TASK INSTRUCTIONS: Give back, exactly as written, the lines from the beginning of the listing through the one that contains "from FreeCAD import".

INFORMATION SHOWN:
--*--

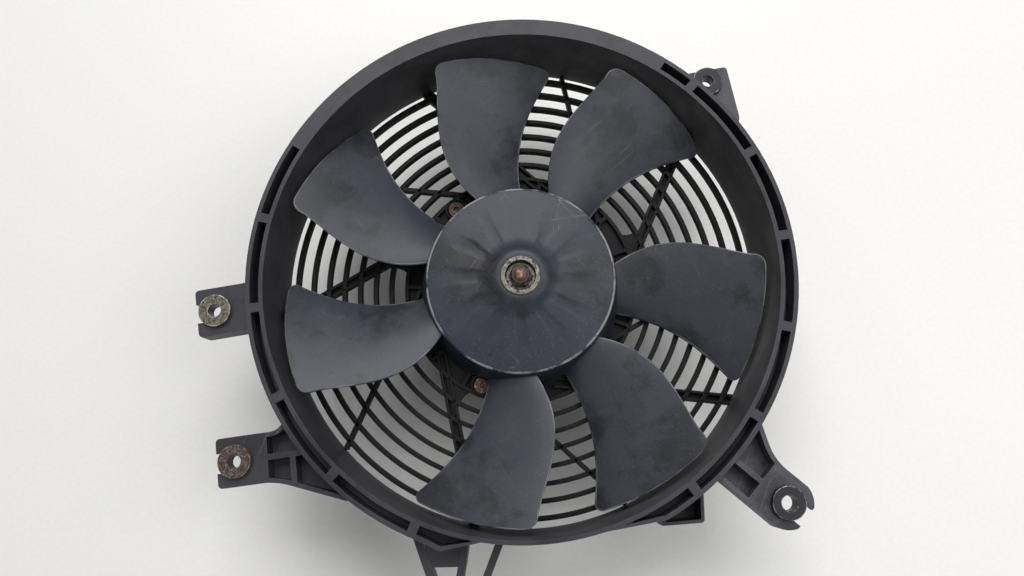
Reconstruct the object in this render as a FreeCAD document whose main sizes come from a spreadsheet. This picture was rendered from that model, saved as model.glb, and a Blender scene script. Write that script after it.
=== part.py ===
import FreeCAD, Part
import math
import os
import re

import Sketcher
from FreeCAD import Placement, Rotation, Vector

# Electric radiator fan: a round moulded shroud with a seven-blade fan and its motor.
# Millimetres and degrees. The fan turns about Z, the air mouth faces +Z, and the flat
# face of the rim lies at height 0, so every depth below is measured down from it.
# Angles run anticlockwise from +X, as seen looking into the mouth.

SIZES = {
    # Shroud ring and the open gutter round its rim
    "rim_radius": 166.0,
    "outer_wall": 2.6,
    "gutter_width": 5.4,
    "inner_wall": 2.5,
    "ring_draft": 2.0,
    "ring_depth": 53.5,
    "channel_depth": 18.0,
    "channel_floor": 2.5,
    "lip_thickness": 2.5,
    "gutter_start": -60.0,
    "gutter_end": 250.0,
    "right_tail": 12.0,
    "left_tail": 12.0,
    "left_corner": 4.3,
    "corner_rise": 1.6,
    "lip_start": 56.6,
    "lip_end": 150.0,
    "end_wall": 3.0,
    "rib_width": 5.5,
    "rib_pitch": 20.0,
    "right_ribs_from": -52.0,
    "right_ribs": 6,
    "left_ribs_from": 168.0,
    "left_ribs": 5,
    # Rear guard: concentric rings on arms that leave the motor mount at a tangent
    "guard_thickness": 6.0,
    "guard_ring_width": 3.0,
    "guard_edge_gap": 5.85,
    "guard_rings": 7,
    "mount_outer_margin": 7.6,
    "mount_inner_margin": 6.1,
    "mount_wall": 2.6,
    "mount_floor": 2.5,
    "mount_ribs": 18,
    "mount_rib_width": 2.4,
    "arm_inset": 2.8,
    "arm_pairs": 5,
    "arm_angle": 66.5,
    "wide_arm": 7.0,
    "narrow_arm": 3.0,
    "trough_width": 3.2,
    "trough_depth": 4.0,
    # Motor fixing on the guard
    "fixing_radius": 68.9,
    "fixing_angle": 129.0,
    "fixings": 3,
    "fixing_boss": 7.6,
    "screw_radius": 3.0,
    "screw_head_radius": 5.2,
    "screw_head_height": 3.2,
    "screw_length": 12.0,
    "socket_flats": 4.0,
    "socket_depth": 2.0,
    "head_room": 0.8,
    # Mounting lugs and the spool bushes clipped into their forks
    "lug_drop": 4.0,
    "lug_plate": 4.0,
    "lug_wall": 2.6,
    "lug_skirt": 18.0,
    "lug_floor": 2.0,
    "lug_rib": 3.2,
    "low_lug_rise": 23.5,
    "fork_opening": 11.4,
    "fork_corner": 2.5,
    "pocket_reach": 18.5,
    "lug_bury": 10.0,
    "bush_flange": 9.7,
    "bush_flange_thickness": 3.2,
    "bush_barrel": 6.3,
    "bush_bore": 3.7,
    "black_bush_bore": 4.3,
    # Upper left lug
    "upper_left_out": 19.06,
    "upper_left_angle": 187.45,
    "upper_left_turn": 189.8,
    "upper_left_half_width": 14.5,
    "upper_left_tip": 11.6,
    "upper_left_root": 40.0,
    # Lower left lug
    "lower_left_out": 33.76,
    "lower_left_angle": 214.31,
    "lower_left_turn": 188.1,
    "lower_left_half_width": 14.3,
    "lower_left_tip": 11.0,
    "lower_left_shoulder": 22.0,
    "lower_left_shoulder_round": 45.0,
    "lower_left_knee": 24.5,
    "lower_left_knee_round": 9.0,
    "lower_left_root": 62.0,
    "lower_left_flare": 31.0,
    "lower_left_foot": 50.0,
    "lower_left_rib": 33.0,
    # Lower right lug
    "lower_right_out": 37.05,
    "lower_right_angle": -41.45,
    "lower_right_turn": -40.0,
    "lower_right_half_width": 14.6,
    "lower_right_tip": 13.0,
    "lower_right_tip_round": 4.0,
    "lower_right_end_radius": 15.0,
    "lower_right_shoulder": 20.0,
    "lower_right_shoulder_round": 30.0,
    "lower_right_flare": 31.0,
    "lower_right_flare_end": 45.0,
    "lower_right_root": 60.0,
    # Upper right lug, low on the ring
    "upper_right_out": 18.38,
    "upper_right_angle": 47.53,
    "upper_right_turn": 101.0,
    "upper_right_half_width": 15.5,
    "upper_right_tip": 9.0,
    "upper_right_knee": 28.0,
    "upper_right_knee_round": 9.0,
    "upper_right_root": 66.0,
    # Bottom bracket, a braced triangle that carries the fifth bush
    "bracket_out": 39.18,
    "bracket_angle": -100.1,
    "bracket_turn": -90.0,
    "bracket_half_width": 14.5,
    "bracket_foot_half_width": 25.5,
    "bracket_foot": 41.0,
    "bracket_knee": 12.5,
    "bracket_knee_round": 6.0,
    "brace_turn": 8.0,
    "bracket_bar": 4.5,
    "bracket_rise": 31.5,
    "bracket_thickness": 14.0,
    "bracket_tip": 11.0,
    # Connector holder under the ring
    "holder_out": 6.72,
    "holder_angle": -54.14,
    "holder_width": 25.0,
    "holder_height": 27.0,
    "holder_wall": 2.0,
    "holder_rise": 29.5,
    "holder_depth": 20.0,
    "holder_slope": 2.0,
    "holder_corner": 2.5,
    # Fan hub
    "hub_room": 3.5,
    "boss_height": 18.0,
    "boss_radius": 16.0,
    "boss_foot": 22.0,
    "boss_rise": 5.5,
    "cap_radius": 59.6,
    "cap_drop": 10.0,
    "cap_round": 3.0,
    "drum_radius": 64.5,
    "drum_room": 3.5,
    "hub_wall": 3.0,
    "hub_ribs": 8,
    "hub_rib_width": 2.2,
    "hub_rib_room": 1.0,
    # Fan blades: four stations from root to tip, angles taken from the blade's own axis
    "tip_gap": 5.0,
    "shoulder_share": 0.2384,
    "middle_share": 0.6105,
    "root_high_angle": 21.4,
    "shoulder_high_angle": 24.0,
    "middle_high_angle": 19.4,
    "tip_high_angle": 14.1,
    "root_low_angle": -7.7,
    "shoulder_low_angle": -7.0,
    "middle_low_angle": -10.4,
    "tip_low_angle": -16.3,
    "root_high_rise": 18.0,
    "tip_high_rise": 36.0,
    "root_low_rise": 1.5,
    "tip_low_rise": 4.0,
    "blade_thickness": 2.8,
    "blade_camber": 4.0,
    "tip_corner": 11.0,
    # Turn of each blade's axis; the pitches differ, which softens the fan's tone
    "blade_axis_1": 98.0,
    "blade_axis_2": 52.6,
    "blade_axis_3": -9.4,
    "blade_axis_4": -56.3,
    "blade_axis_5": -100.5,
    "blade_axis_6": -164.6,
    "blade_axis_7": 149.1,
    # Hub insert, lock nut and shaft
    "insert_radius": 12.5,
    "insert_proud": 1.0,
    "insert_recess": 9.0,
    "insert_recess_depth": 4.5,
    "nut_flats": 13.0,
    "nut_height": 5.0,
    "nut_collar": 6.2,
    "nut_collar_height": 2.6,
    "nut_chamfer": 1.0,
    "shaft_radius": 4.0,
    "shaft_proud": 5.5,
    "shaft_chamfer": 1.0,
    "shaft_tail": 4.0,
    "thread_room": 0.05,
    "spacer_radius": 7.0,
    "thrust_gap": 0.3,
    # Motor
    "motor_radius": 38.0,
    "can_wall": 2.0,
    "motor_rise": 17.5,
    "can_length": 68.0,
    "cover_thickness": 2.5,
    "cover_opening": 7.6,
    "bearing_radius": 9.0,
    "bearing_length": 7.0,
    "pocket_wall": 2.0,
    "running_fit": 0.03,
    "seat_gap": 0.02,
    "flange_thickness": 2.5,
    "flange_width": 8.0,
    "ear_radius": 8.0,
    "magnet_thickness": 10.5,
    "magnet_inset": 14.0,
    "magnet_length": 36.0,
    "magnet_angle": 66.0,
    "magnets": 4,
    "air_gap": 0.8,
    "core_inset": 16.0,
    "core_length": 32.0,
    "core_slots": 10,
    "slot_width": 3.0,
    "slot_depth": 9.0,
    "coil_height": 6.0,
    "coil_inner": 9.0,
    "coil_margin": 1.5,
    "commutator_radius": 11.0,
    "commutator_gap": 1.0,
    "card_thickness": 1.6,
    "card_bore": 13.0,
    "card_margin": 1.0,
    "brush_width": 7.0,
    "brush_height": 5.0,
    "brush_length": 10.0,
    "brush_gap": 0.05,
    "brush_count": 2,
    "holder_thickness": 1.2,
    "brush_play": 0.1,
    "spring_radius": 2.2,
    "spring_bore": 1.4,
    "gland_radius": 5.0,
    "gland_bore": 2.6,
    "gland_length": 9.0,
    "gland_rise": 9.0,
    "gland_angle": -53.0,
}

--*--

WORKED ANSWER:
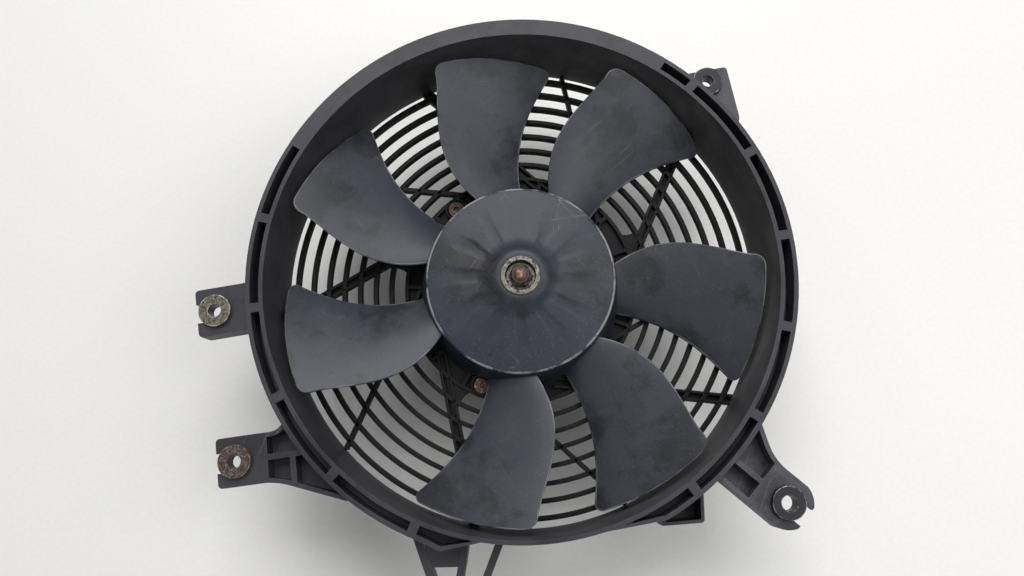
Reconstruct the object in this render as a FreeCAD document whose main sizes come from a spreadsheet. This picture was rendered from that model, saved as model.glb, and a Blender scene script. Write that script after it.
=== part.py ===
import FreeCAD, Part
import math
import os
import re

import Sketcher
from FreeCAD import Placement, Rotation, Vector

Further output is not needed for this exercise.